From The Metropolitan Museum of Art.
The ancient Maya made different items with jade. Examples items that the Maya made include pendants, beads  -- made with less high quality jade --, inlays for teeth, and funeral masks made of pieces of jade fitted together. They also made a type of earring called an earflare, which looks like a spool but with a hole in the middle. (An earflare was set into a piercing in an earlobe, and something would be set into the earflare's hole to keep it in place.)

Another jade pendant, this time from the
600s AD to 700s AD. The carved image is a ruler sitting.
From The Metropolitan Museum of Art.
The biggest jade object that archaeologists know of weighs about 9.7 pounds and was found in 1968. It came from a royal grave in Belize's site of Altun Ha, from a building archaeologists call the Temple of the Masonry Altars.
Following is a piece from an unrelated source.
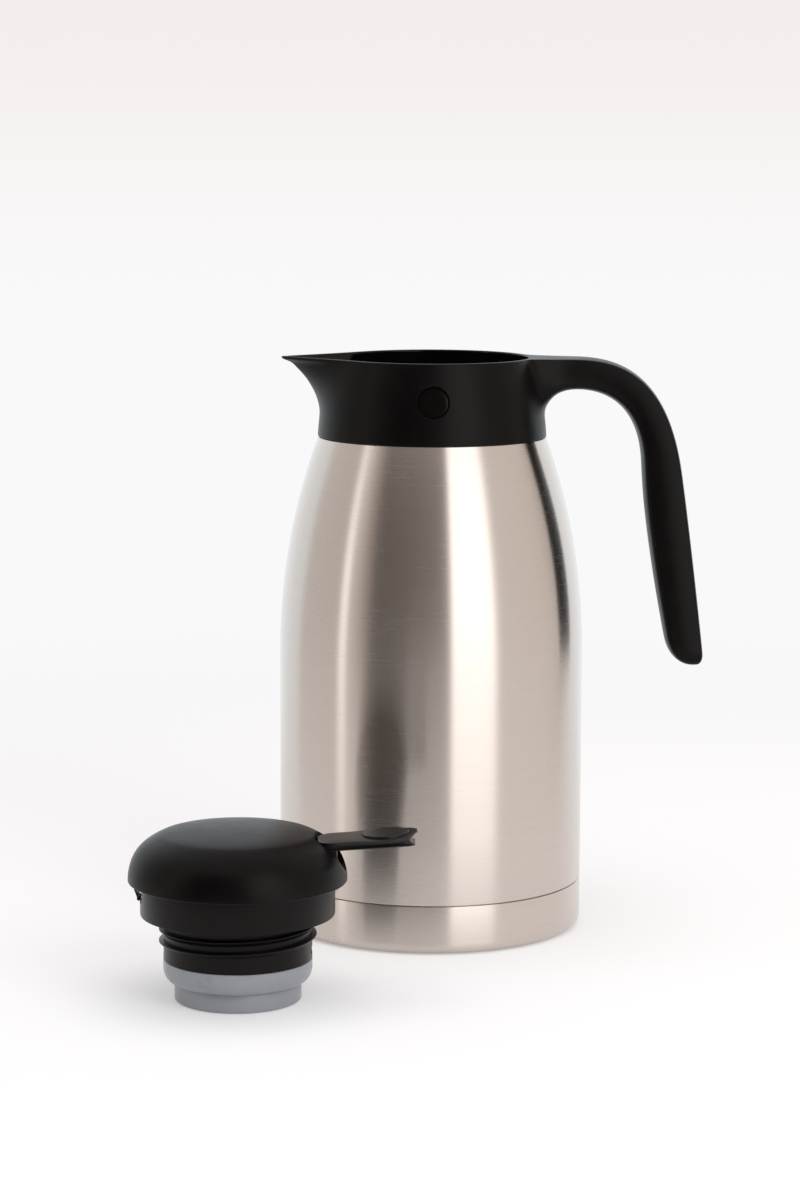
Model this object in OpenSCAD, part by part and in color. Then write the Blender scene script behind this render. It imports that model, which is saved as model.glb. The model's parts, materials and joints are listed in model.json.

This piece of jade had been carved so that it looked like the head of the ancient Maya sun god, K'inich Ajaw/Kinich Ahau.

Cultural Meaning
For most of their history, the ancient Maya liked jade that was bright green above all. What did it mean to have jade? It's possible the ancient Maya saw jade as the most impressive thing you could be seen wearing. And it wasn't just an elite item, as archaeologists have found jade in both commoner and elite graves. 

Jade also meant religion in the ancient Maya civilization. There was a practice of putting a jade bead in a dead person's mouth. A dangerous sounding way of making a jade offering also existed: jade that had had some work done on it was put in a fire -- until it got so hot it exploded. They may also have a burning ritual that didn't involve exploding, but involved making cinnabar become mercury. 

When the Maya thought of jade, they were reminded of things such as water, wind, the smell of flowers, and mist.  It also looks like they were reminded of the soul somehow in connection to breath -- you may see this breath and soul connection called "breath soul."